» **Exercise requirements**:
Restate, word for word, all of the material shown below.

═════ Dataset extract

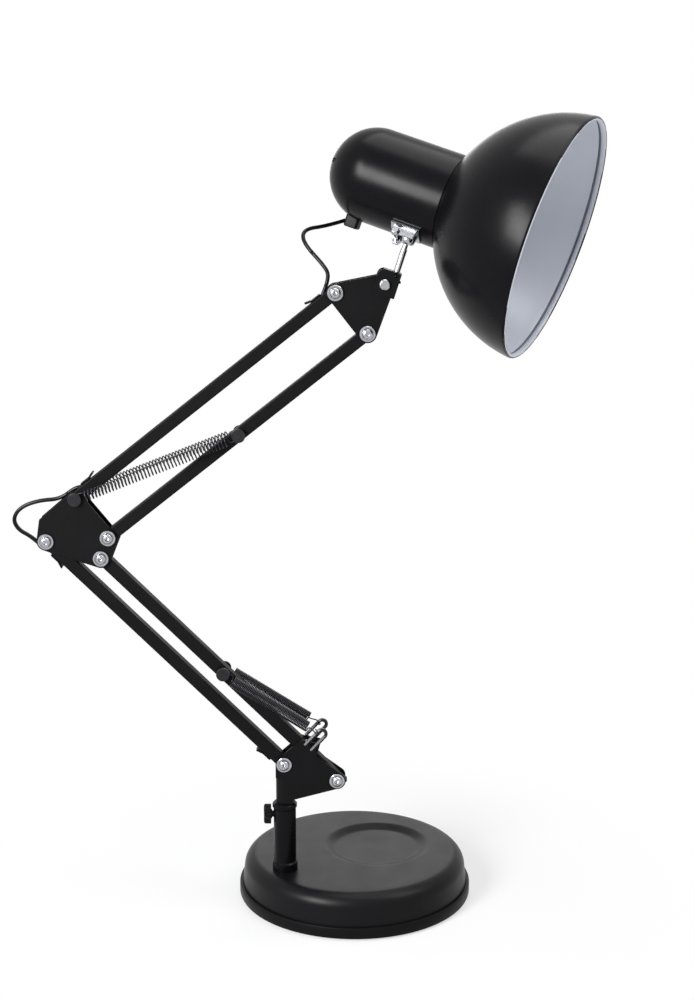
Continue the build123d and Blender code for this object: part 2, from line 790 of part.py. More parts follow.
# Knuckle: a folded cap round the head plates. In its plane x runs to the right of the rod and y along it
rod_way = Vector(math.cos(math.radians(tilt_angle)), 0, math.sin(math.radians(tilt_angle)))
knuckle_plane = Plane(
    origin=in_arm(tilt_pivot), x_dir=(rod_way.Z, 0, -rod_way.X), z_dir=(0, -1, 0)
)
knuckle_in = cheek_out + slide_gap
knuckle_out = knuckle_in + knuckle_wall
web_low = knuckle_top - knuckle_web
with BuildPart() as knuckle:
    with BuildSketch(knuckle_plane):
        with BuildLine():
            Polyline(
                (knuckle_left, knuckle_bottom), (knuckle_right, knuckle_bottom),
                (knuckle_right, knuckle_top), (knuckle_left, knuckle_top),
                (knuckle_left, knuckle_bottom),
            )
        make_face()
        corners = vertices().group_by(Axis.X)[0]
        fillet(corners, knuckle_round)
    extrude(amount=knuckle_out, both=True)
    with BuildSketch(knuckle_plane):
        with BuildLine():
            side_in = knuckle_right - knuckle_side
            Polyline(
                (knuckle_left, knuckle_bottom), (knuckle_right, knuckle_bottom),
                (knuckle_right, knuckle_side_start), (side_in, knuckle_side_start), (side_in, web_low),
                (knuckle_web_start, web_low), (knuckle_web_start, knuckle_top),
                (knuckle_left, knuckle_top), (knuckle_left, knuckle_bottom),
            )
        make_face()
    extrude(amount=knuckle_in, both=True, mode=Mode.SUBTRACT)
    for start in (knuckle_in, -knuckle_out):
        with BuildSketch(knuckle_plane.offset(start)):
            with Locations(((notch_left + notch_right) / 2, knuckle_top - notch_depth / 2)):
                Rectangle(notch_right - notch_left, notch_depth)
        extrude(amount=knuckle_wall, mode=Mode.SUBTRACT)
    with BuildSketch(knuckle_plane):
        Circle(bolt_radius + hole_fit)
    extrude(amount=knuckle_out, both=True, mode=Mode.SUBTRACT)
    with BuildSketch(Plane(origin=knuckle_plane.from_local_coords((rod_offset, web_low, 0)), z_dir=rod_way)):
        Circle(rivet_radius + turn_fit)
    extrude(amount=knuckle_web, mode=Mode.SUBTRACT)
keep(knuckle, "knuckle")

# Tilt bolt, with its pan head in front
tilt_back = knuckle_out + slide_gap + tilt_nut_height
with BuildPart() as tilt_bolt:
    with BuildSketch(knuckle_plane.offset(-tilt_back)):
        Circle(bolt_radius)
    extrude(amount=tilt_back + knuckle_out)
    with BuildSketch(knuckle_plane.offset(knuckle_out)):
        Circle(head_radius)
    extrude(amount=head_height)
    chamfer(tilt_bolt.edges().group_by(Axis.Y)[0], head_height / 3)
keep(tilt_bolt, "tilt_bolt")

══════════

» **Final result**:
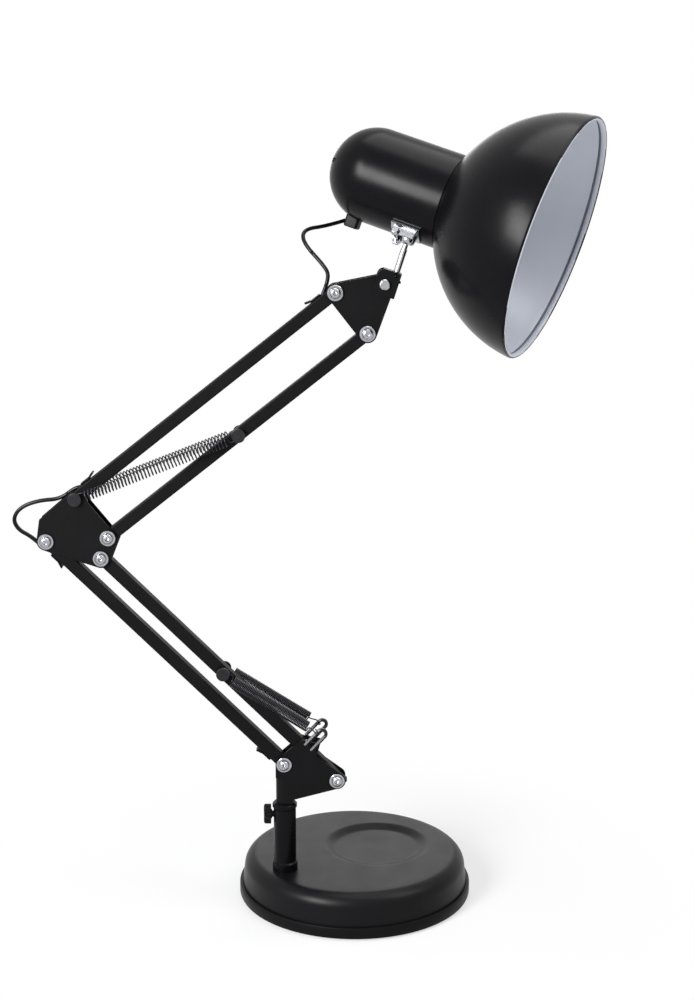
Continue the build123d and Blender code for this object: part 2, from line 790 of part.py. More parts follow.
# Knuckle: a folded cap round the head plates. In its plane x runs to the right of the rod and y along it
rod_way = Vector(math.cos(math.radians(tilt_angle)), 0, math.sin(math.radians(tilt_angle)))
knuckle_plane = Plane(
    origin=in_arm(tilt_pivot), x_dir=(rod_way.Z, 0, -rod_way.X), z_dir=(0, -1, 0)
)
knuckle_in = cheek_out + slide_gap
knuckle_out = knuckle_in + knuckle_wall
web_low = knuckle_top - knuckle_web
with BuildPart() as knuckle:
    with BuildSketch(knuckle_plane):
        with BuildLine():
            Polyline(
                (knuckle_left, knuckle_bottom), (knuckle_right, knuckle_bottom),
                (knuckle_right, knuckle_top), (knuckle_left, knuckle_top),
                (knuckle_left, knuckle_bottom),
            )
        make_face()
        corners = vertices().group_by(Axis.X)[0]
        fillet(corners, knuckle_round)
    extrude(amount=knuckle_out, both=True)
    with BuildSketch(knuckle_plane):
        with BuildLine():
            side_in = knuckle_right - knuckle_side
            Polyline(
                (knuckle_left, knuckle_bottom), (knuckle_right, knuckle_bottom),
                (knuckle_right, knuckle_side_start), (side_in, knuckle_side_start), (side_in, web_low),
                (knuckle_web_start, web_low), (knuckle_web_start, knuckle_top),
                (knuckle_left, knuckle_top), (knuckle_left, knuckle_bottom),
            )
        make_face()
    extrude(amount=knuckle_in, both=True, mode=Mode.SUBTRACT)
    for start in (knuckle_in, -knuckle_out):
        with BuildSketch(knuckle_plane.offset(start)):
            with Locations(((notch_left + notch_right) / 2, knuckle_top - notch_depth / 2)):
                Rectangle(notch_right - notch_left, notch_depth)
        extrude(amount=knuckle_wall, mode=Mode.SUBTRACT)
    with BuildSketch(knuckle_plane):
        Circle(bolt_radius + hole_fit)
    extrude(amount=knuckle_out, both=True, mode=Mode.SUBTRACT)
    with BuildSketch(Plane(origin=knuckle_plane.from_local_coords((rod_offset, web_low, 0)), z_dir=rod_way)):
        Circle(rivet_radius + turn_fit)
    extrude(amount=knuckle_web, mode=Mode.SUBTRACT)
keep(knuckle, "knuckle")

# Tilt bolt, with its pan head in front
tilt_back = knuckle_out + slide_gap + tilt_nut_height
with BuildPart() as tilt_bolt:
    with BuildSketch(knuckle_plane.offset(-tilt_back)):
        Circle(bolt_radius)
    extrude(amount=tilt_back + knuckle_out)
    with BuildSketch(knuckle_plane.offset(knuckle_out)):
        Circle(head_radius)
    extrude(amount=head_height)
    chamfer(tilt_bolt.edges().group_by(Axis.Y)[0], head_height / 3)
keep(tilt_bolt, "tilt_bolt")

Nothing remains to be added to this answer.